I've a problem with alter table that changes the table schema but not the parquet schema.
For example I've a PARQUET table with these columns:
column1(string) column2(string)
column3(string) column4(string)
column5(bigint)
Now, I try to change the table's schema with
ALTER TABLE name_table DROP COLUMN column3;
With DESCRIBE TABLE I can see that the column2 there is not anymore;
Now I try to execute select * from table but i receive an error like this :
"data.0.parq' has an incompatible type with the table schema for column column4. Expected type: INT64. Actual type: BYTE_ARRAY"
The values of deleted column are yet present in parquet file that has 5 columns and not 4 (as the table schema)
This is a bug? How I can change the Parquet file's schema using Hive?
This is not a bug. When you drop the columns, that just updates the definition in Hive Metastore, which is just the information about the table.

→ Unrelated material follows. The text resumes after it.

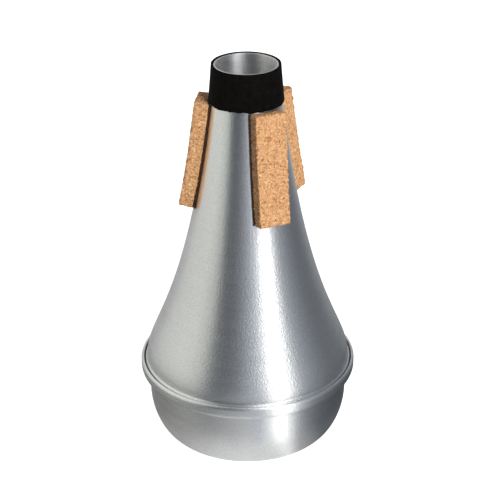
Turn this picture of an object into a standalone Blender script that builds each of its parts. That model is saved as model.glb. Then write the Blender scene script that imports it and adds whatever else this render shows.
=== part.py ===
"""A straight trumpet mute.

A spun aluminium body and a spun base cup meet in a rolled seam: the body's edge is
curled into a hook, and the cup's rim is rolled over it into the round bead. A rubber
band sleeves the mouth, and three cork strips are glued to the neck.

Metres, +Z up. The origin is the centre of the flat base that the mute stands on.
"""

import math

import bmesh
import bpy
import numpy as np
from mathutils import Matrix, Vector
from mathutils.geometry import interpolate_bezier

# Overall sizes
SEAM_RADIUS = 0.0500  # outside of the bead, the widest place
MOUTH_RADIUS = 0.0138  # outside of the metal at the open end
BODY_RISE = 0.1465  # from the middle of the bead up to the open end
CUP_DEPTH = 0.0330  # from the middle of the bead down to the flat base

# Sheet metal
SHEET = 0.0009
GAP = 0.0003  # between pieces that touch
DEBURR = 0.0002  # on the raw edges of the sheet

# Body line, from the open end to the shoulder above the seam; angles are from vertical
NECK_ANGLE = math.radians(5.5)
NECK_PULL = 0.0955  # how far the curve keeps the neck's direction
FLARE_ANGLE = math.radians(21.0)
FLARE_PULL = 0.0245
SHOULDER_HEIGHT = 0.0108  # above the middle of the bead
SHOULDER_RADIUS = 0.0080

# Rolled seam
ROLL_RADIUS = 0.0029  # outside of the cup's rolled rim, seen in section
HOOK_TURN = math.radians(222.0)  # how far the body's edge curls inside the roll
KINK_RADIUS = 0.0006  # under the roll, where it leaves the cup's wall

# Base cup: its wall's step in from the middle of the roll, and the bends to the flat base
CUP_WALL_STEP = 0.0012
CUP_BENDS = (
    (math.radians(12.0), 0.0370),
    (math.radians(18.0), 0.0295),
    (math.radians(18.0), 0.0145),
    (math.radians(42.0), 0.0032),
)

# Band round the mouth
BAND_HEIGHT = 0.0162
BAND_THICK = 0.0010
BAND_PROUD = 0.0003  # above the metal's open end
BAND_ROUND = 0.0003

# Cork strips, bent to the neck and hollowed to it, and the glue behind them
CORK_LENGTH = 0.0500
CORK_WIDTH = 0.0150
CORK_ROUND = 0.0004
CORK_BELOW_BAND = 0.0007
GLUE_LENGTH = 0.0486
GLUE_WIDTH = 0.0136
GLUE_FILM = 0.0004

# Each strip's place round the neck, how far its lower end leans to the side, and how far
# its face stands off the neck
CORK_PLACES = {
    "front": (math.radians(-62.0), math.radians(-1.8), 0.0050),
    "left": (math.radians(171.5), math.radians(3.0), 0.0065),
    "rear": (math.radians(46.0), math.radians(-3.2), 0.0063),
}

# Fineness
AROUND = 56
LINE_STEPS = 15
BAND_STEPS = 4
STRIP_STEPS = 5  # along a strip
HOLLOW_STEPS = 6  # across it
SLOPE_REACH = 0.0050  # of the neck's line, to each side, that gives its slope
BEND_STEP = math.radians(25.0)
SHARP_ANGLE = math.radians(50.0)
MERGE_DISTANCE = 0.00001
DOWN = math.radians(-90.0)

# Heights and radii that follow from the sizes above
RIM_Z = CUP_DEPTH + BODY_RISE
ROLL_CENTRE = SEAM_RADIUS - ROLL_RADIUS
HOOK_RADIUS = ROLL_RADIUS - SHEET - GAP - SHEET  # on the outward face of the sheet
BODY_WALL_RADIUS = ROLL_CENTRE - HOOK_RADIUS
CUP_WALL_RADIUS = ROLL_CENTRE - CUP_WALL_STEP
BAND_BOTTOM_Z = RIM_Z - BAND_HEIGHT
CORK_TOP_Z = BAND_BOTTOM_Z - CORK_BELOW_BAND
CORK_CLEARANCE = GAP + GLUE_FILM + GAP  # between a strip's hollow back and the neck


def clear_scene():
    """Remove whatever the scene holds."""
    for obj in list(bpy.context.scene.objects):
        bpy.data.objects.remove(obj)


def new_collection(name):
    """A new collection in the scene."""
    collection = bpy.data.collections.new(name)
    bpy.context.scene.collection.children.link(collection)
    return collection


def new_material(name, colour, roughness, metallic):
    """A Principled material of one colour."""
    material = bpy.data.materials.new(name)
    material.use_nodes = True
    shader = material.node_tree.nodes["Principled BSDF"]
    shader.inputs["Base Color"].default_value = (*colour, 1.0)
    shader.inputs["Roughness"].default_value = roughness
    shader.inputs["Metallic"].default_value = metallic
    return material


def bend(points, heading, turn, radius):
    """Add a round bend to a path of (radius, height) points, and return the new heading.

    A positive turn is counter-clockwise. The path leaves the bend along its tangent.
    """
    side = math.copysign(1.0, turn)
    start = points[-1]
    centre = start + side * radius * Vector((-math.sin(heading), math.cos(heading)))
    steps = max(2, math.ceil(abs(turn) / BEND_STEP))
    for step in range(1, steps + 1):
        now = heading + turn * step / steps
        points.append(centre - side * radius * Vector((-math.sin(now), math.cos(now))))
    return heading + turn


def body_line():
    """The body's outward face above the seam, from the open end down to the plain wall."""
    shoulder_in = SHOULDER_RADIUS * (1.0 - math.cos(FLARE_ANGLE))
    rim = Vector((MOUTH_RADIUS, RIM_Z))
    shoulder = Vector((BODY_WALL_RADIUS - shoulder_in, CUP_DEPTH + SHOULDER_HEIGHT))
    neck_pull = NECK_PULL * Vector((math.sin(NECK_ANGLE), -math.cos(NECK_ANGLE)))
    flare_pull = FLARE_PULL * Vector((math.sin(FLARE_ANGLE), -math.cos(FLARE_ANGLE)))
    curve = interpolate_bezier(
        rim, rim + neck_pull, shoulder - flare_pull, shoulder, LINE_STEPS
    )
    points = [Vector(point[:2]) for point in curve]
    bend(points, DOWN + FLARE_ANGLE, -FLARE_ANGLE, SHOULDER_RADIUS)
    return points


def body_radius(height):
    """The radius of the body's outward face at a height."""
    line = body_line()
    line.reverse()
    return float(np.interp(height, [p.y for p in line], [p.x for p in line]))


def body_outline():
    """The body's outward face, from the open end down to the end of the hook."""
    points = body_line()
    points.append(Vector((BODY_WALL_RADIUS, CUP_DEPTH)))
    bend(points, DOWN, HOOK_TURN, HOOK_RADIUS)
    return points


def cup_outline():
    """The cup's outward face, from the free edge of the roll down to the middle of the base."""
    edge_cosine = (BODY_WALL_RADIUS + GAP - ROLL_CENTRE) / ROLL_RADIUS
    edge_angle = math.acos(edge_cosine)
    reach = ROLL_RADIUS + KINK_RADIUS
    kink_centre = CUP_WALL_RADIUS + KINK_RADIUS
    leave_angle = -math.acos((kink_centre - ROLL_CENTRE) / reach)
    centre = Vector((ROLL_CENTRE, CUP_DEPTH))
    edge = Vector((math.cos(edge_angle), math.sin(edge_angle)))
    points = [centre + ROLL_RADIUS * edge]
    heading = bend(points, edge_angle + DOWN, leave_angle - edge_angle, ROLL_RADIUS)
    bend(points, heading, DOWN - heading, KINK_RADIUS)

    bends_height = 0.0
    angle = 0.0
    for turn, radius in CUP_BENDS:
        bends_height += radius * (math.sin(angle + turn) - math.sin(angle))
        angle += turn
    points.append(Vector((CUP_WALL_RADIUS, bends_height)))
    heading = DOWN
    for turn, radius in CUP_BENDS:
        heading = bend(points, heading, -turn, radius)
    points.append(Vector((0.0, 0.0)))
    return points


def turned(name, outline, collection):
    """An open surface turned round the Z axis from an outline that runs top to bottom."""
    mesh = bpy.data.meshes.new(name)
    mesh.from_pydata(
        [(point.x, 0.0, point.y) for point in outline],
        [(index, index + 1) for index in range(len(outline) - 1)],
        [],
    )
    obj = bpy.data.objects.new(name, mesh)
    collection.objects.link(obj)
    screw = obj.modifiers.new("Turn", "SCREW")
    screw.axis = "Z"
    screw.steps = AROUND
    screw.render_steps = AROUND
    screw.use_merge_vertices = True
    screw.merge_threshold = MERGE_DISTANCE
    screw.use_smooth_shade = True
    return obj


def add_wall(obj, thickness):
    """Give an open surface its wall, on the side away from its outward face."""
    solidify = obj.modifiers.new("Wall", "SOLIDIFY")
    solidify.thickness = thickness
    solidify.offset = -1.0
    solidify.use_even_offset = True
    solidify.use_quality_normals = True


def add_round(obj, width, segments):
    """Round an object's sharp edges."""
    bevel = obj.modifiers.new("Round", "BEVEL")
    bevel.width = width
    bevel.segments = segments
    bevel.limit_method = "ANGLE"
    bevel.angle_limit = SHARP_ANGLE
    bevel.harden_normals = True


def make_cone_body(collection):
    """The long flared shell, open at the mouth, with its lower edge hooked for the seam."""
    body = turned("cone_body", body_outline(), collection)
    add_wall(body, SHEET)
    add_round(body, DEBURR, 1)
    body.data.materials.append(new_material("spun_aluminium", (0.78, 0.78, 0.77), 0.28, 1.0))


def make_base_cup(collection):
    """The cup that closes the wide end, with its rim rolled over the body's hook."""
    cup = turned("base_cup", cup_outline(), collection)
    add_wall(cup, SHEET)
    add_round(cup, DEBURR, 1)
    cup.data.materials.append(new_material("spun_aluminium_cup", (0.76, 0.76, 0.75), 0.32, 1.0))


def make_neck_band(collection):
    """The rubber sleeve round the mouth, which follows the neck's taper."""
    heights = np.linspace(RIM_Z + BAND_PROUD, BAND_BOTTOM_Z, BAND_STEPS)
    outside = GAP + BAND_THICK
    outline = [Vector((body_radius(height) + outside, height)) for height in heights]
    band = turned("neck_band", outline, collection)
    add_wall(band, BAND_THICK)
    add_round(band, BAND_ROUND, 1)
    band.data.materials.append(new_material("black_rubber", (0.012, 0.011, 0.010), 0.85, 0.0))


def neck_station(down):
    """The neck's point that far down its line from the strips' top end, and the way out."""
    line = body_line()
    radii = [point.x for point in line]
    heights = [point.y for point in line]
    lengths = np.cumsum([0.0] + [(b - a).length for a, b in zip(line, line[1:])])
    start = np.interp(-CORK_TOP_Z, np.negative(heights), lengths)

    def line_point(length):
        return Vector((np.interp(length, lengths, radii), np.interp(length, lengths, heights)))

    middle = start + down
    along = line_point(middle + SLOPE_REACH) - line_point(middle - SLOPE_REACH)
    return line_point(middle), Vector((-along.y, along.x)).normalized()


def hollow(neck, across, height):
    """How high a surface that follows the round neck is above the neck's tangent."""
    return math.sqrt((neck + height) ** 2 - across**2) - neck


def unit_bar(name, collection):
    """A cube of size 1, cut along its length, Z, and across its width, Y."""
    mesh = bpy.data.meshes.new(name)
    bar = bmesh.new()
    bmesh.ops.create_cube(bar, size=1.0)
    for axis, steps in ((2, STRIP_STEPS), (1, HOLLOW_STEPS)):
        edges = [edge for edge in bar.edges if edge_span(edge, axis) > 0.5]
        bmesh.ops.subdivide_edges(bar, edges=edges, cuts=steps - 1)
    bar.to_mesh(mesh)
    bar.free()
    obj = bpy.data.objects.new(name, mesh)
    collection.objects.link(obj)
    return obj


def edge_span(edge, axis):
    """How far an edge goes along an axis."""
    first, last = edge.verts
    return abs(first.co[axis] - last.co[axis])


def lay_on_neck(bar, size, place, back_height, face_height, flat_face):
    """Give a unit bar its size, and bend it on to the neck.

    Its back follows the round neck at one height, and its face is flat across at the other
    height, or follows the neck as well.
    """
    width, length = size
    azimuth, lean = place
    turn = Matrix.Rotation(azimuth, 3, "Z")
    tilt = Matrix.Rotation(lean, 3, "X")
    for vertex in bar.data.vertices:
        is_face = vertex.co.x > 0.0
        flat = tilt @ Vector((0.0, vertex.co.y * width, vertex.co.z * length))
        point, out = neck_station(CORK_LENGTH / 2.0 - flat.z)
        height = face_height if is_face else back_height
        if not (is_face and flat_face):
            height = hollow(point.x / out.x, flat.y, height)
        seat = point + height * out
        vertex.co = turn @ Vector((seat.x, flat.y, seat.y))


def make_cork(name, place, stand_off, material, collection):
    """One cork strip, bent along the neck, with its back hollowed to it."""
    cork = unit_bar(name, collection)
    size = (CORK_WIDTH, CORK_LENGTH)
    lay_on_neck(cork, size, place, CORK_CLEARANCE, stand_off, True)
    add_round(cork, CORK_ROUND, 2)
    cork.data.materials.append(material)


def make_glue(name, place, material, collection):
    """The film of glue between a strip and the neck."""
    glue = unit_bar(name, collection)
    size = (GLUE_WIDTH, GLUE_LENGTH)
    lay_on_neck(glue, size, place, GAP, GAP + GLUE_FILM, False)
    glue.data.materials.append(material)


def main():
    clear_scene()
    parts = new_collection("trumpet_mute")
    make_cone_body(parts)
    make_base_cup(parts)
    make_neck_band(parts)
    cork_material = new_material("cork", (0.72, 0.45, 0.24), 0.85, 0.0)
    glue_material = new_material("brown_glue", (0.09, 0.045, 0.02), 0.5, 0.0)
    for name, (azimuth, lean, stand_off) in CORK_PLACES.items():
        place = (azimuth, lean)
        make_cork(f"cork_{name}", place, stand_off, cork_material, parts)
        make_glue(f"glue_{name}", place, glue_material, parts)


main()
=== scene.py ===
"""A straight trumpet mute, dressed for its picture.

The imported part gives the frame. Each sub-assembly of the mute is a class that holds its
sizes, models its piece with Blender's own operators and dresses it in a finish. All of it
is in metres, +Z up, with the origin in the middle of the flat base.
"""

import logging
import math
from dataclasses import dataclass
from enum import Enum
from functools import cache
from itertools import pairwise
from typing import Any, Callable, NamedTuple, Sequence

import bpy
from bpy.types import Material, Modifier, Node, NodeOutputs, NodeSocket, Object, World
from mathutils import Matrix, Vector
from mathutils.geometry import interpolate_bezier

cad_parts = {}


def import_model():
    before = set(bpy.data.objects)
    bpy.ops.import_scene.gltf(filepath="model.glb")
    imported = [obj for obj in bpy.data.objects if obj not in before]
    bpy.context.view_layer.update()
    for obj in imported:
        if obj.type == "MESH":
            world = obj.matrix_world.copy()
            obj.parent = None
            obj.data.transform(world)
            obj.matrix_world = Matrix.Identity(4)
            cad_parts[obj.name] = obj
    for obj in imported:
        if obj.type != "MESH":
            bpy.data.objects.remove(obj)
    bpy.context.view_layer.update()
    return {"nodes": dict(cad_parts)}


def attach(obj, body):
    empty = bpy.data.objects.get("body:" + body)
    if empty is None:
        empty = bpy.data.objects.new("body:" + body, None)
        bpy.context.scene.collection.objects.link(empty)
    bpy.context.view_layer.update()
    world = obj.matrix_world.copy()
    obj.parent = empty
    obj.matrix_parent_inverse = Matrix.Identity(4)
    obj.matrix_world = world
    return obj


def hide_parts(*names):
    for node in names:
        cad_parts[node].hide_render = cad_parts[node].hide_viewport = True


frame: dict[str, Any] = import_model()

log = logging.getLogger("mute")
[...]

The underlying files on HDFS remain unchanged. Since the parquet metadata is embedded in the files , they have no idea what the metadata change has been.
Hence you see this issue.
The solution is described here. If you want to add a column(s) to a parquet table and be compatible with both impala and hive, you need to add the column(s) at the end.
If you alter the table and change column names or drop a column, that table will no longer be compatible with impala.
I had the same error after adding a column to hive table.
Solution is to set the below query option at each session
set PARQUET_FALLBACK_SCHEMA_RESOLUTION=name;
If you're using Cloudera distribution, set it permanently in Cloudera Manager => Impala configuration => Impala Daemon Query Options Advanced Configuration Snippet (Safety Valve)
set config value as PARQUET_FALLBACK_SCHEMA_RESOLUTION=name